Week in Review > Week in Review 08-13-2021
Posted by Buckeye Association of School Administrators on August 13th, 2021FY22-23 BUDGET
Office of Budget and Management (OBM) Director Kimberly Murnieks announced Friday that Fitch Ratings, citing the state’s superior financial resilience, affirmed the state’s Issuer Default Rating (IDR) at “AA+” and elevated the state’s outlook to “Positive” from “Stable.” Additionally, OBM released the state’s July 2021 preliminary revenue data, which show the state’s General Revenue Fund tax receipts finishing July — the first month of FY22 — $24.7 million or 1.3 percent above the budgeted estimate.
CORONAVIRUS
Gov. Mike DeWine returned to the podium Friday to address the state’s surging Delta variant, now the dominant strain of COVID-19. In May, less than one percent of the lab sequenced COVID-19 test samples were identified as the Delta variant, DeWine said, but the most recent data from July 4 through July 7 show that 86.4 percent of lab sequenced cases were the Delta variant and that number has only increased since then. Highlighting the effectiveness of the vaccines, DeWine said 18,662 people have been hospitalized with COVID-19 since the first of the year. Of those, 18,367, or 98.4 percent, were people not fully vaccinated against the virus and just 295 of those, about 1.6 percent, were among fully vaccinated people.
Dr. Bruce Vanderhoff, the state’s chief medical officer and ODH director-designee, held his first press briefing in that new capacity Thursday. He focused on the COVID-19 pandemic and the Delta variant in particular, saying there is a continued “troubling increase” in cases statewide. ODH said 3,272 were reported in a 24-hour period Thursday, following 3,393 Wednesday. Those were the first two days above 3,000 cases since February, and Vanderhoff said the state’s number of cases per 100,000 residents is “rapidly climbing toward 200.” Noting that metric had fallen as low as 17.6 cases on July 7, he said ODH is adding additional data on that to its website to make such tracking easier. Hospitalizations, intensive care unit (ICU) admissions and ventilator usage are climbing as well, with the ODH update listing 130 hospitalizations and 13 ICU admissions in the past 24 hours Thursday.
EDUCATION
John Richard, Ph.D. will have been in the job of interim superintendent of public instruction for Ohio for just two weeks when he, too, will leave the position. Tuesday Richard announced his resignation from the Ohio Department of Education (ODE) effective Friday, Oct. 8 — two weeks after current Superintendent of Public Instruction Paolo DeMaria retires on Friday, Sept. 24. In the announcement, he noted his commitment “to ensuring a smooth transition to the interim superintendent to be named by the State Board of Education ….” The state board is next scheduled to meet on Monday and Tuesday, Sept. 20 and 21.

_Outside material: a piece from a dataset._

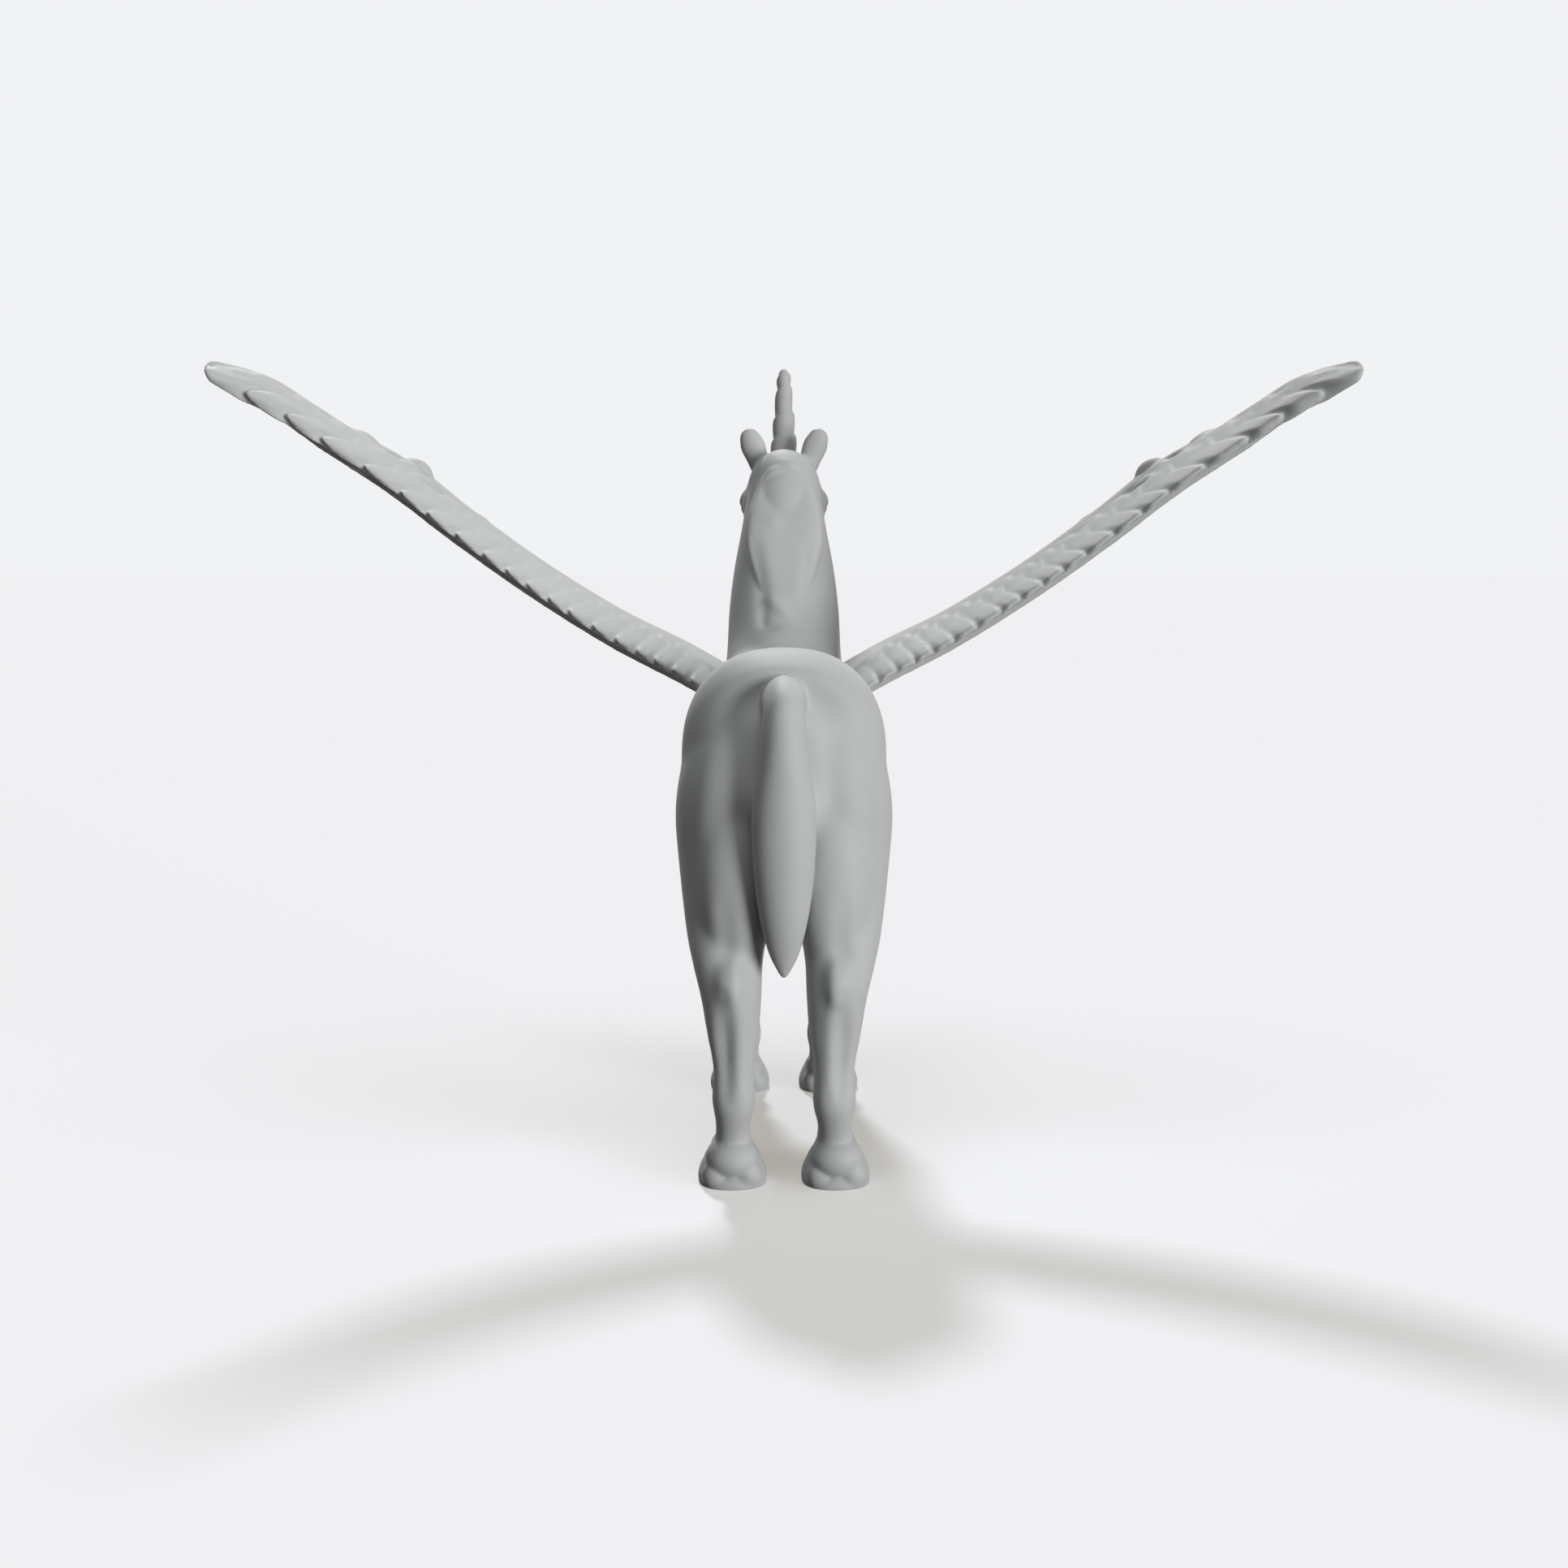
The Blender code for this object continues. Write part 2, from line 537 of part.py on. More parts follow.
def layer_ring(row, top, bottom, gaps, undercut, shift, lobes, coverts, sides):
    """One section of a wing layer, between top and bottom measured from the wing's middle surface.

    gaps are its distances from the wing's front and rear edge, lobes is the share of the full
    relief that it carries, and shift moves its creases by a share of a feather.
    """
    x, front_y, front_z, rear_y, rear_z = row
    angle = np.linspace(0, 2 * pi, sides, endpoint=False)
    blunt = np.sqrt(1 - (1 - np.clip((WING_HALF_SPAN - x) / TIP_ROUND, 0.01, 1)) ** 2)
    over = np.sign(np.cos(angle)) * np.abs(np.cos(angle)) ** 0.4 * blunt
    up = np.sign(np.sin(angle)) * np.abs(np.sin(angle)) ** 0.4
    deep = rear_y - front_y
    chord = (gaps[0] + (deep - gaps[0] - gaps[1]) * (0.5 + 0.5 * over)) / deep
    fall = (1 - up) / 2
    slant = CREASE_SLANT * x / WING_HALF_SPAN
    number = feather_number(x + sweep_at(x) * (1 - chord) + slant * fall) + shift
    sunk = (1 - standing(number)) * lobes
    rear = eased(chord, 0.80, 0.97)
    middle = eased(chord, 0.25, 0.75)
    height = (top + bottom) / 2 + (top - bottom) / 2 * up * blunt
    height = height - TOP_RELIEF * sunk * middle * np.clip(up, 0, 1)
    height = height + (CREASE_RISE * rear + UNDER_RELIEF * (middle - rear)) * sunk * np.clip(-up, 0, 1)
    if coverts:
        cover = covert_height(x, chord, 0.58, 0.5) + covert_height(x, chord, 0.36, 0.0)
        height = height + cover * np.clip(up, 0, 1) * blunt
    y = front_y + deep * chord - (CREASE_DEPTH * sunk + undercut * fall) * rear
    z = front_z + (rear_z - front_z) * chord + WING_ARCH * 4 * chord * (1 - chord) + height
    return np.column_stack((np.full(sides, x), y, z))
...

Panelists at Wednesday’s Columbus Metropolitan Club (CMC) waded into an ongoing controversy with a discussion on critical race theory — what it is and how it’s being used. The issue has overlapped other conversations about race and has been the subject of national, state and local debate. The State Board of Education’s resolution last summer to condemn racism continues to draw controversy a year later with the board’s asking the attorney general to review the legality of the resolution in action taken at the July 2021 meeting. Two bills introduced in the Statehouse, HB322 (Jones) and HB327 (Grendell-Fowler-Arthur), aiming to ban the teaching of “divisive concepts” in schools also drew partisan debate.
Reps. Adam Miller (D-Columbus) and Jessica E. Miranda (D-Forest Park) say they have submitted a resolution encouraging Ohio’s schools to retire the use of Native American mascots and to engage Native American groups as part of that process. This follows the recent announcement by the Cleveland Indians of their name change to the Cleveland Guardians.
GENERAL ASSEMBLY/STATEHOUSE
The Joint Committee on Agency Rule Review (JCARR) meeting previously scheduled for Monday, Aug. 9 was cancelled after the Ohio Department of Education (ODE), charter school operators and JCARR Chair Jamie Callender (R-Concord) agreed to a timeline for ODE to address “policy to rule” concerns regarding how charter schools are regulated, according to JCARR Executive Director Larry Wolpert. Wolpert told Hannah News that no other testimony was expected at the committee, so Callender decided to cancel the meeting.